Records with modeling code:

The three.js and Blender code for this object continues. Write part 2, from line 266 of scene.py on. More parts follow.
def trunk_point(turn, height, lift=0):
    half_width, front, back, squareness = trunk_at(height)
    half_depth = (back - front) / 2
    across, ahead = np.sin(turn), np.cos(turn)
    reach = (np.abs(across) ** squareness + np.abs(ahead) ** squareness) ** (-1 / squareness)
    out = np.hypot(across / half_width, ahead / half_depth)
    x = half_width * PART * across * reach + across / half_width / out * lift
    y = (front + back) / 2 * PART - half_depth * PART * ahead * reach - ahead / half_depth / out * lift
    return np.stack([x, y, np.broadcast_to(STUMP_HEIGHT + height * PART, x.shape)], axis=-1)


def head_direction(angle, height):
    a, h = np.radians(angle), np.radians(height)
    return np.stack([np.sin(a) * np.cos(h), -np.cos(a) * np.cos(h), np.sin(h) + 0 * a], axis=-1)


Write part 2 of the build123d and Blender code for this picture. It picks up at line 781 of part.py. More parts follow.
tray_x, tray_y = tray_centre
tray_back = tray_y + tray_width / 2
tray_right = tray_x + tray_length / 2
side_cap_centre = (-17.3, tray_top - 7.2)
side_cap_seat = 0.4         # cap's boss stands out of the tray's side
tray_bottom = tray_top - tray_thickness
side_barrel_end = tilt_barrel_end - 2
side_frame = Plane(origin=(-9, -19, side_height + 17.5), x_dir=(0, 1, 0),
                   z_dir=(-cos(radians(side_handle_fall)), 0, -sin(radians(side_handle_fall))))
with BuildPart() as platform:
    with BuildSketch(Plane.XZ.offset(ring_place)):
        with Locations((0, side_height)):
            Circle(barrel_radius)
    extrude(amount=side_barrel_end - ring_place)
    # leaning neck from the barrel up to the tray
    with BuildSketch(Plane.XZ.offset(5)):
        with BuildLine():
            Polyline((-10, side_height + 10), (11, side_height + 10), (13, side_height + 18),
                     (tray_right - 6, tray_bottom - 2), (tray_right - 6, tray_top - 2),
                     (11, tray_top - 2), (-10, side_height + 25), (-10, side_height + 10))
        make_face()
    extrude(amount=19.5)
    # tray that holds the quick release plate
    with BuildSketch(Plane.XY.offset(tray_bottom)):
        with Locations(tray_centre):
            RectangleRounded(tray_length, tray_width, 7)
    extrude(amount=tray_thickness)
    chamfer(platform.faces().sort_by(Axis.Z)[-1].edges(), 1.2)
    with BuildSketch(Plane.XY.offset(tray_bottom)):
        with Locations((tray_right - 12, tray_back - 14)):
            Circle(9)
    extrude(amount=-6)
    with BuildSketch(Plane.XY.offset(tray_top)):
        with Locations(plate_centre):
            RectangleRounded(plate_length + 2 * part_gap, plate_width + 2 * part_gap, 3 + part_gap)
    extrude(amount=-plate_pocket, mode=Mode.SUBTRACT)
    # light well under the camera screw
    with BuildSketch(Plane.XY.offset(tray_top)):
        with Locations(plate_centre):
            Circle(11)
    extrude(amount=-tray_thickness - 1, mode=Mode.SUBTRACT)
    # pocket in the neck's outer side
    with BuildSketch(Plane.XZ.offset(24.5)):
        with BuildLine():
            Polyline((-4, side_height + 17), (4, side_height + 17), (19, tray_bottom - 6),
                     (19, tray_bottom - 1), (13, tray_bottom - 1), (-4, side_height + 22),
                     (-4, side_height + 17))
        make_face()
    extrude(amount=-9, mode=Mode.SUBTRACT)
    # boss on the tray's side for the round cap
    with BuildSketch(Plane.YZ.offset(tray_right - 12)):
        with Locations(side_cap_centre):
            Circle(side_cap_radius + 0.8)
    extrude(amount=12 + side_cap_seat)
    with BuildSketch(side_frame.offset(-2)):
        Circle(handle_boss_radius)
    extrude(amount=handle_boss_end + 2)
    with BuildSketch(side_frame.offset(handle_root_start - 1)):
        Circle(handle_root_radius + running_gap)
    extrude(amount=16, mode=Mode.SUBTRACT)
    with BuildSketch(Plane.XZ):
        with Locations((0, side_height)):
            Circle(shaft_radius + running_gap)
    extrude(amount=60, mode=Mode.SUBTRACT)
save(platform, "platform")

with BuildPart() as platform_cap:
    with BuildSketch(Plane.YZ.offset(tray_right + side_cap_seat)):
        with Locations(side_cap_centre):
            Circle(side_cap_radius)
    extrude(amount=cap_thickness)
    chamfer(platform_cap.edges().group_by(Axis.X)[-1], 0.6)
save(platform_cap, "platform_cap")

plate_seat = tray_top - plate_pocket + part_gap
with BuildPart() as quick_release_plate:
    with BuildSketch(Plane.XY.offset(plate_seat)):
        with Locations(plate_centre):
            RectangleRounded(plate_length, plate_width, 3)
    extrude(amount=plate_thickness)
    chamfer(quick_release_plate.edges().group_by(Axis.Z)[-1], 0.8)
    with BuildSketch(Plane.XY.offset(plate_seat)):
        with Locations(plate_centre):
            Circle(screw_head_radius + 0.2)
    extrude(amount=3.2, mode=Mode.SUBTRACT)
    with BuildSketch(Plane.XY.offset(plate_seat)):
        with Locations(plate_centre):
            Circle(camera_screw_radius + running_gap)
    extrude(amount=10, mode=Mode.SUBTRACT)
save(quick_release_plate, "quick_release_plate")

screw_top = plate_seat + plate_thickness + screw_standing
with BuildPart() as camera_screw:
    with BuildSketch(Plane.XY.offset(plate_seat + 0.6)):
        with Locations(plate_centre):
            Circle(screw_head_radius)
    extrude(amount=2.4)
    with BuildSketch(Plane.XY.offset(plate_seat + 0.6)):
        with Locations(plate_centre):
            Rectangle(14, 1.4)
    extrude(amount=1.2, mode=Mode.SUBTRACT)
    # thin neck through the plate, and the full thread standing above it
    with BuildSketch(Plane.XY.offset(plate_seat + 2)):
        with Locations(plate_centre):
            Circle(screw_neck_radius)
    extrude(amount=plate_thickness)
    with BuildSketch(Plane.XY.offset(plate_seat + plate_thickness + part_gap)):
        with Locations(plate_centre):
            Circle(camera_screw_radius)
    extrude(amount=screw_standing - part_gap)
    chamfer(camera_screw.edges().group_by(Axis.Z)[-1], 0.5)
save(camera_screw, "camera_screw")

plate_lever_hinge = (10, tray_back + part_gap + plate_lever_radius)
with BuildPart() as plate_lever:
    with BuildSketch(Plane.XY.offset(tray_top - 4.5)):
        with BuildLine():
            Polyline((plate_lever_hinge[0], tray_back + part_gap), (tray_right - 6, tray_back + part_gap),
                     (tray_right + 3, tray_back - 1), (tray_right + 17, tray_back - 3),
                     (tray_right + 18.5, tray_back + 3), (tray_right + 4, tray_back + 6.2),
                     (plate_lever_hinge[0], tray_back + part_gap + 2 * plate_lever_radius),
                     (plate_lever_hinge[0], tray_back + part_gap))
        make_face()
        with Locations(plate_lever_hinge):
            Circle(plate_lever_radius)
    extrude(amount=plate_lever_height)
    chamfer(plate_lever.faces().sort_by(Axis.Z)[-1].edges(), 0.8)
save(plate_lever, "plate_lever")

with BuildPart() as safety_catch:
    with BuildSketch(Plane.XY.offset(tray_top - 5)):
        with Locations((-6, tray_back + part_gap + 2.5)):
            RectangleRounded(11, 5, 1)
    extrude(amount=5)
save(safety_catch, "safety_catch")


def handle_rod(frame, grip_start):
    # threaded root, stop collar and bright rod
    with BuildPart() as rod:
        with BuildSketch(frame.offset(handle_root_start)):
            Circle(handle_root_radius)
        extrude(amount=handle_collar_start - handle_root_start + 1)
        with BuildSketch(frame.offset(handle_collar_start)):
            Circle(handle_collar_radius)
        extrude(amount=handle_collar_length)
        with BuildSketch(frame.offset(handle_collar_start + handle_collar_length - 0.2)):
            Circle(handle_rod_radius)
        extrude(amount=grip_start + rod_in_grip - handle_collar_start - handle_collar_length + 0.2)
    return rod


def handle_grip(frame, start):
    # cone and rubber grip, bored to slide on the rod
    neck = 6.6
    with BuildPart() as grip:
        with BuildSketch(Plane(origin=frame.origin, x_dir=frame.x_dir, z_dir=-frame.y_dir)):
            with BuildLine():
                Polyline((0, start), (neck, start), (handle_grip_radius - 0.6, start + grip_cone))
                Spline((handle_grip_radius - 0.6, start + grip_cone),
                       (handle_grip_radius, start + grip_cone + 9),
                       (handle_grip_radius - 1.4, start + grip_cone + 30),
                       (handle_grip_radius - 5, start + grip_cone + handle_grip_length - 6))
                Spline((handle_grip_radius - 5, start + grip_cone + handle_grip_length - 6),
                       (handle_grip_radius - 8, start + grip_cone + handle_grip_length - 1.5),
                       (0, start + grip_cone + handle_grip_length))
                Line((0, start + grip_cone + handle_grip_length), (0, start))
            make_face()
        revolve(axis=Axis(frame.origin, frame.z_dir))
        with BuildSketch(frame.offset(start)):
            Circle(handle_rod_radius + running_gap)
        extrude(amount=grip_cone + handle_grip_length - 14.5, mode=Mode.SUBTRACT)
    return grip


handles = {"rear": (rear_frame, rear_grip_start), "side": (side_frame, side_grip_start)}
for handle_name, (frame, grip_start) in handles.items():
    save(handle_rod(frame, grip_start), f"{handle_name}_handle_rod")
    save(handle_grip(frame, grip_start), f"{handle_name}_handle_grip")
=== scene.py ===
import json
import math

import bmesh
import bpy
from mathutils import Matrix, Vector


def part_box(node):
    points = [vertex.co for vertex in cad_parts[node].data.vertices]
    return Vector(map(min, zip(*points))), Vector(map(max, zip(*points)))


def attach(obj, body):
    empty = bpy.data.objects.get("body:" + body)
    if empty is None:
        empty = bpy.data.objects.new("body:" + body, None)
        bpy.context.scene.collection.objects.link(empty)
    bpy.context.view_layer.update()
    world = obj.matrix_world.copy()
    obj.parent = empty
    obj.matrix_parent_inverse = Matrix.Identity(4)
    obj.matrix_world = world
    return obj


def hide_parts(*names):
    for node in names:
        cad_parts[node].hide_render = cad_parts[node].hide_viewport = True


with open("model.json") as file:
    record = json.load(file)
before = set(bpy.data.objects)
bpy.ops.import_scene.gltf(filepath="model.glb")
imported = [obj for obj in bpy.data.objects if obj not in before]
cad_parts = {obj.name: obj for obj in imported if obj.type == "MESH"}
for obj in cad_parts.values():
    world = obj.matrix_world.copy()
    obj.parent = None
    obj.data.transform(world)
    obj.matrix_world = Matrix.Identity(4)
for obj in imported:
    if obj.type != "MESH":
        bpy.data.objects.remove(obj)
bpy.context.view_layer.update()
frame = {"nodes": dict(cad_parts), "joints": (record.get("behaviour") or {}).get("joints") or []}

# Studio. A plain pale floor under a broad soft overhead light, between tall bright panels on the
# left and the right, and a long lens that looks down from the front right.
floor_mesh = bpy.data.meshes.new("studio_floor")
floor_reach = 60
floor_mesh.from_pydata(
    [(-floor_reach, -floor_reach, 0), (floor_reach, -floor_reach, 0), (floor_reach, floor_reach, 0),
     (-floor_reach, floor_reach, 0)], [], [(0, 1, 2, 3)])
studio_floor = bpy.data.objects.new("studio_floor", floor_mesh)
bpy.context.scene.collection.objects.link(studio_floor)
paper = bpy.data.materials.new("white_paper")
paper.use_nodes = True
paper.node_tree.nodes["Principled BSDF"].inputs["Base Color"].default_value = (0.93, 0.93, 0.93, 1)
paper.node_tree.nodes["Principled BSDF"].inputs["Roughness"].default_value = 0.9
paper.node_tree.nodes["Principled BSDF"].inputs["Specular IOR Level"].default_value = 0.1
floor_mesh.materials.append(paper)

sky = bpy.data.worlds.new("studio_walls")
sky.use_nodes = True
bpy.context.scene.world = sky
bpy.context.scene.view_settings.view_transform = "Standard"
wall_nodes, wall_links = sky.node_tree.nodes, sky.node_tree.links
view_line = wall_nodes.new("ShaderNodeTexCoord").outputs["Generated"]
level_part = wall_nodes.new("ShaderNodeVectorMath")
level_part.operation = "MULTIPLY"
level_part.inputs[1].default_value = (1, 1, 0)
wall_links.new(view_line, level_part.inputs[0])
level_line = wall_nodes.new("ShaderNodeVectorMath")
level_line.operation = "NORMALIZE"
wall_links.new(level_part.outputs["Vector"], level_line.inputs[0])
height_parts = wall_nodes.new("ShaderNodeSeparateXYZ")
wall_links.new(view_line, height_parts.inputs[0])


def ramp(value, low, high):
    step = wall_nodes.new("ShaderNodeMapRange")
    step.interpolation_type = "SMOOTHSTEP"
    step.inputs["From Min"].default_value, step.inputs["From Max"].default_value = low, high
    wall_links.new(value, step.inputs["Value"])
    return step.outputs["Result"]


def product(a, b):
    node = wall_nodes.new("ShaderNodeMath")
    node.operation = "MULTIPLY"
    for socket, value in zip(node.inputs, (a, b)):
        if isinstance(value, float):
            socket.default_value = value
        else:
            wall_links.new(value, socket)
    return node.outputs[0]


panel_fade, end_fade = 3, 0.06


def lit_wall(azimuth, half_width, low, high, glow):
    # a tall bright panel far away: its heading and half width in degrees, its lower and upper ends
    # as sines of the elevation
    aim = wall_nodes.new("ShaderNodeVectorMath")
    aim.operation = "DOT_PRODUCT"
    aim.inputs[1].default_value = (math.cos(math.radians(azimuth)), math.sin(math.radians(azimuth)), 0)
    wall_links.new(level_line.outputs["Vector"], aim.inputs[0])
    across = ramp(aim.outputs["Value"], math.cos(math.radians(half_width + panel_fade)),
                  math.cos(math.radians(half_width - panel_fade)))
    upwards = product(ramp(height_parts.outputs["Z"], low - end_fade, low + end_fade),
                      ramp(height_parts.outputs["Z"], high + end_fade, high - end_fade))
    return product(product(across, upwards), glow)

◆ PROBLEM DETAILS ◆
Return exactly the lines that run from the top of the listing above to the line containing "return np.stack([x, y, np.broadcast_to(STUMP_HEIGHT", please, keeping both end lines and leaving out everything else.

◆ OUTPUT OF THE EXERCISE ◆
The three.js and Blender code for this object continues. Write part 2, from line 266 of scene.py on. More parts follow.
def trunk_point(turn, height, lift=0):
    half_width, front, back, squareness = trunk_at(height)
    half_depth = (back - front) / 2
    across, ahead = np.sin(turn), np.cos(turn)
    reach = (np.abs(across) ** squareness + np.abs(ahead) ** squareness) ** (-1 / squareness)
    out = np.hypot(across / half_width, ahead / half_depth)
    x = half_width * PART * across * reach + across / half_width / out * lift
    y = (front + back) / 2 * PART - half_depth * PART * ahead * reach - ahead / half_depth / out * lift
    return np.stack([x, y, np.broadcast_to(STUMP_HEIGHT + height * PART, x.shape)], axis=-1)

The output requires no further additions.